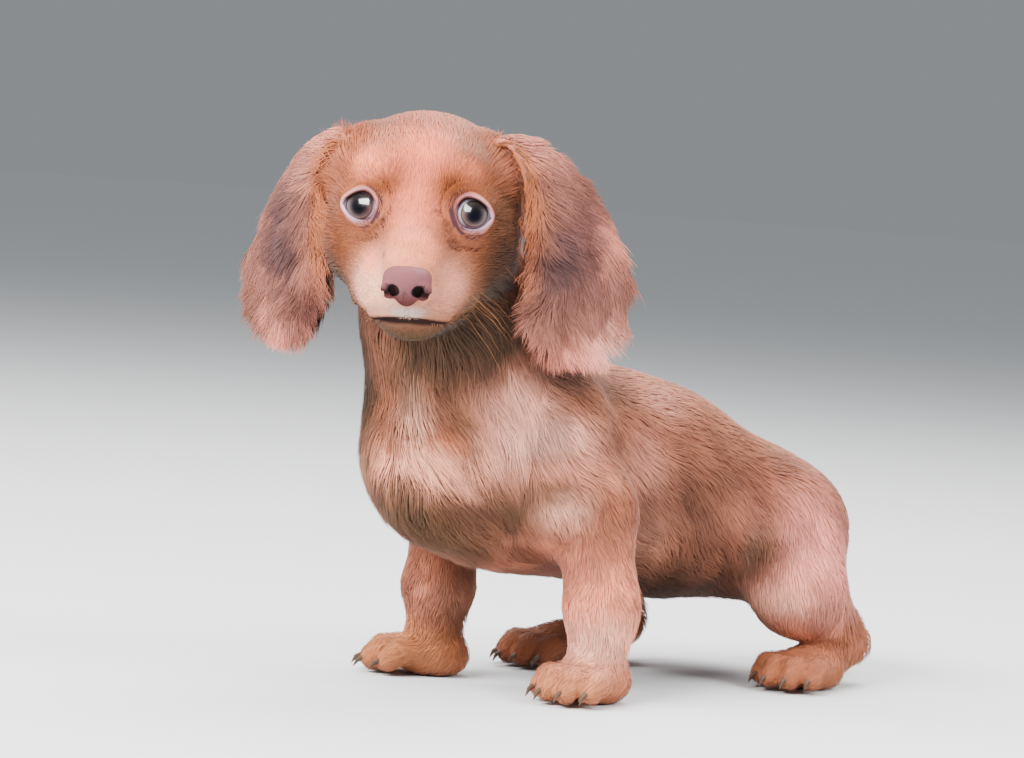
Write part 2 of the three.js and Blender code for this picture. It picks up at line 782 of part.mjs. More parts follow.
const TAIL_PATH = [
  [-182, 6, 84],
  [-198, 8, 70],
  [-205, 10, 48],
  [-206, 14, 28],
  [-212, 20, 13],
];
const tailMasses = TAIL_PATH.slice(1).map((to, i) =>
  limb(FLOOR, TAIL_PATH[i], to, 12 - 2 * i, 10 - 2 * i, 3),
);
const tailShape = (grow) =>
  wrap({
    flesh: fleshOf(tailMasses),
    spine: TAIL_PATH.map((p) => FLOOR.at(p)),
    side: FLOOR.left,
    around: 9,
    along: 9,
    caps: 2,
    grow,
  });

const TAIL_LOCKS = 11;
const tailLocks = () => {
  const vary = variation(91);
  const flesh = fleshOf(tailMasses);
  const curve = new THREE.CatmullRomCurve3(TAIL_PATH.map((p) => FLOOR.at(p)));
  return Array.from({ length: TAIL_LOCKS }, (_, i) => {
    const t = 0.12 + (0.8 * i) / TAIL_LOCKS;
    const tangent = curve.getTangent(t);
    const sideways = i % 2 ? 0.7 : -0.7;
    const lie = tangent.clone().add(FLOOR.along([0.25 - 0.5 * vary(), sideways * 0.35, 0]));
    const size = { length: 22 + 4 * vary(), width: 11, thick: 3, flare: 4.5 };
    return lockFrom(flesh, curve.getPoint(t), FLOOR.along([i % 3 ? -1 : 1, sideways, -0.2]), lie, size);
  });
};

// Nodes, in the order in which each keeps clear of those before it

const RED_COAT = new THREE.MeshStandardMaterial({ color: 0xb5714d, roughness: 0.75, metalness: 0 });
const EAR_COAT = new THREE.MeshStandardMaterial({ color: 0x9a5440, roughness: 0.75, metalness: 0 });
const LIVER_NOSE = new THREE.MeshStandardMaterial({ color: 0x7a5150, roughness: 0.4, metalness: 0 });
const EYE_GLASS = new THREE.MeshStandardMaterial({ color: 0x4d4a4c, roughness: 0.08, metalness: 0 });

// Each entry: name, shape, material, and what is joined on or cut out.
const plan = [
  { name: 'eye_left', shape: eyeShape(1), material: EYE_GLASS },
  { name: 'eye_right', shape: eyeShape(-1), material: EYE_GLASS },
  { name: 'nose', shape: noseCore, material: LIVER_NOSE, cuts: [nostril(1), nostril(-1), philtrum()] },
  {
    name: 'head',
    shape: (grow) => [headShape(grow), ...bothSides(lidShell)],
    material: RED_COAT,
    cuts: [...bothSides(lidOpening), mouthCut()],
  },
  {
    name: 'torso',
    solid: torsoSolid,
    material: RED_COAT,
    locks: () => [...chestLocks(), ...bellyLocks()],
  },
  { name: 'neck', solid: neckSolid, material: RED_COAT, locks: neckLocks },
  { name: 'ear_left', shape: earShape(EARS.left), material: EAR_COAT, locks: earLocks(EARS.left, 5) },
  { name: 'ear_right', shape: earShape(EARS.right), material: EAR_COAT, locks: earLocks(EARS.right, 7) },
];
for (const [side, leg] of Object.entries(FORELEGS)) {
  const paw = pawShape(forepawPlace(leg), leg.toe);
  plan.push({ name: `forepaw_${side}`, shape: paw, material: RED_COAT });
  const feathers = forelegLocks(leg);
  plan.push({ name: `foreleg_${side}`, shape: forelegShape(leg), material: RED_COAT, locks: feathers });
}
for (const [side, leg] of Object.entries(HINDLEGS)) {
  plan.push({ name: `hindpaw_${side}`, shape: pawShape(leg.foot, leg.toe), material: RED_COAT });
  const breeches = breechLocks(leg);
  plan.push({ name: `hindleg_${side}`, shape: hindlegShape(leg), material: RED_COAT, locks: breeches });
}
plan.push({ name: 'tail', shape: tailShape, material: RED_COAT, locks: tailLocks });

const join = (geometries) => wasm.Manifold.union([geometries].flat().map(solidOf));
const FLOOR_SIZE = 900;
const floorSlab = solidOf(
  new THREE.BoxGeometry(FLOOR_SIZE, FLOOR_SIZE, FLOOR_SIZE).translate(0, 0, -FLOOR_SIZE / 2),
);

// The one closed piece that a node keeps.
function largest(solid) {
  const pieces = solid.decompose();
  return pieces.reduce((best, piece) => (piece.volume() > best.volume() ? piece : best));
}

// How many edges of a solid fail to lie between two faces once close vertices have met.
function faults(solid) {
  const mesh = solid.getMesh();
  const key = (i) => [0, 1, 2].map((k) => mesh.vertProperties[3 * i + k].toFixed(3)).join();
  const seen = new Set();
  let count = 0;
  for (let i = 0; i < mesh.triVerts.length; i += 3) {
    const corners = [0, 1, 2].map((k) => key(mesh.triVerts[i + k]));
    for (let k = 0; k < 3; k++) {
      const edge = [corners[k], corners[(k + 1) % 3]].join(' ');
      if (seen.has(edge)) count++;
      seen.add(edge);
    }
  }
  return count;
}

// First the bodies of all the nodes, each clear of those before it.
let taken = floorSlab;
const nodes = plan.map((entry) => {
  const build = entry.solid ?? ((grow) => join(entry.shape(grow)));
  let solid = build(0).subtract(taken);
  for (const cut of entry.cuts ?? []) solid = solid.subtract(solidOf(cut));
  const grown = build(GAP);
  taken = taken.add(grown);
  return { ...entry, solid: largest(solid), grown };
});

// Then the locks, each joined where the skin stays sound and clear of all the other nodes.
for (const node of nodes) {
  if (!node.locks) continue;
  const others = nodes.filter((other) => other !== node).map((other) => other.grown);
  const away = wasm.Manifold.union([floorSlab, ...others]);
  const joined = [];
  for (const one of node.locks()) {
    const trimmed = solidOf(lock(one, 0)).subtract(away);
    if (trimmed.isEmpty()) continue;
    const next = largest(node.solid.add(trimmed));
    if (faults(next) > faults(node.solid)) continue;
    node.solid = next;
    joined.push(solidOf(lock(one, GAP)));
  }
  node.grown = wasm.Manifold.union([node.grown, ...joined]);
}

const dog = new THREE.Group();
for (const { name, solid, material } of nodes) {
  const mesh = new THREE.Mesh(geometryOf(solid), material);
  mesh.name = name;
  dog.add(mesh);
}

// Centres the whole over the origin, with the soles on the floor.
const bounds = new THREE.Box3().setFromObject(dog);
const middle = bounds.getCenter(new THREE.Vector3());
dog.position.set(-middle.x, -middle.y, 0);

export default dog;
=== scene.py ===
"""A long-haired dachshund puppy: one skin with its coat, eyes, nose, claws and whiskers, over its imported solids.

Sizes are in millimetres, as [forward, left, up] in the frame of the body, the head or a paw, and become
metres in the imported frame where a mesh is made.
"""

import logging
import math
from dataclasses import dataclass, field
from enum import Enum
from typing import Callable

import bpy
import numpy as np
from mathutils import Matrix, Vector
from mathutils.kdtree import KDTree


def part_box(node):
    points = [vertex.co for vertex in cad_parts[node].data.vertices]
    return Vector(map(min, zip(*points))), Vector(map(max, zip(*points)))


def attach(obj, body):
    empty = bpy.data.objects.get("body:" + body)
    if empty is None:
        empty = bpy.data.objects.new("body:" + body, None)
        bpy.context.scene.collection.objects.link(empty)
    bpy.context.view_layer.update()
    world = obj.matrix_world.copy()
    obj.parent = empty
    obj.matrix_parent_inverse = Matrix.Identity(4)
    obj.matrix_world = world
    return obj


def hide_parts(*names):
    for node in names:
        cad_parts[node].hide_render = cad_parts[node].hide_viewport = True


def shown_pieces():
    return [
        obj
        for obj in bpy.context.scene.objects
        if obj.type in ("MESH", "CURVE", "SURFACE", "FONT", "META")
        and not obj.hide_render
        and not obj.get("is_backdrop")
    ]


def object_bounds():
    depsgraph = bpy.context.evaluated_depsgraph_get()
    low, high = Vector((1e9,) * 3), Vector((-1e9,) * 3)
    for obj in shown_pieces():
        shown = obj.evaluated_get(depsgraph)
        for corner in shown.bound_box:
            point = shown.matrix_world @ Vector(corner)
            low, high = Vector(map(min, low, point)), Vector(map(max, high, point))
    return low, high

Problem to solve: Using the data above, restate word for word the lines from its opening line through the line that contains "const EYE_GLASS = new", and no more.

Complete answer:
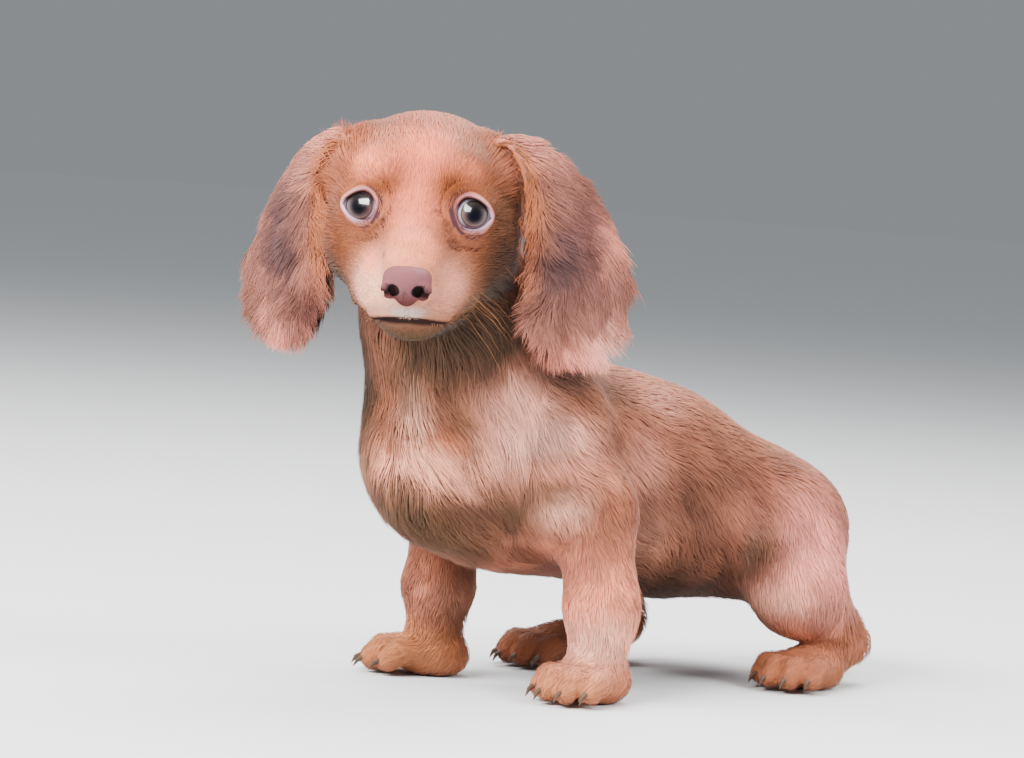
Write part 2 of the three.js and Blender code for this picture. It picks up at line 782 of part.mjs. More parts follow.
const TAIL_PATH = [
  [-182, 6, 84],
  [-198, 8, 70],
  [-205, 10, 48],
  [-206, 14, 28],
  [-212, 20, 13],
];
const tailMasses = TAIL_PATH.slice(1).map((to, i) =>
  limb(FLOOR, TAIL_PATH[i], to, 12 - 2 * i, 10 - 2 * i, 3),
);
const tailShape = (grow) =>
  wrap({
    flesh: fleshOf(tailMasses),
    spine: TAIL_PATH.map((p) => FLOOR.at(p)),
    side: FLOOR.left,
    around: 9,
    along: 9,
    caps: 2,
    grow,
  });

const TAIL_LOCKS = 11;
const tailLocks = () => {
  const vary = variation(91);
  const flesh = fleshOf(tailMasses);
  const curve = new THREE.CatmullRomCurve3(TAIL_PATH.map((p) => FLOOR.at(p)));
  return Array.from({ length: TAIL_LOCKS }, (_, i) => {
    const t = 0.12 + (0.8 * i) / TAIL_LOCKS;
    const tangent = curve.getTangent(t);
    const sideways = i % 2 ? 0.7 : -0.7;
    const lie = tangent.clone().add(FLOOR.along([0.25 - 0.5 * vary(), sideways * 0.35, 0]));
    const size = { length: 22 + 4 * vary(), width: 11, thick: 3, flare: 4.5 };
    return lockFrom(flesh, curve.getPoint(t), FLOOR.along([i % 3 ? -1 : 1, sideways, -0.2]), lie, size);
  });
};

// Nodes, in the order in which each keeps clear of those before it

const RED_COAT = new THREE.MeshStandardMaterial({ color: 0xb5714d, roughness: 0.75, metalness: 0 });
const EAR_COAT = new THREE.MeshStandardMaterial({ color: 0x9a5440, roughness: 0.75, metalness: 0 });
const LIVER_NOSE = new THREE.MeshStandardMaterial({ color: 0x7a5150, roughness: 0.4, metalness: 0 });
const EYE_GLASS = new THREE.MeshStandardMaterial({ color: 0x4d4a4c, roughness: 0.08, metalness: 0 });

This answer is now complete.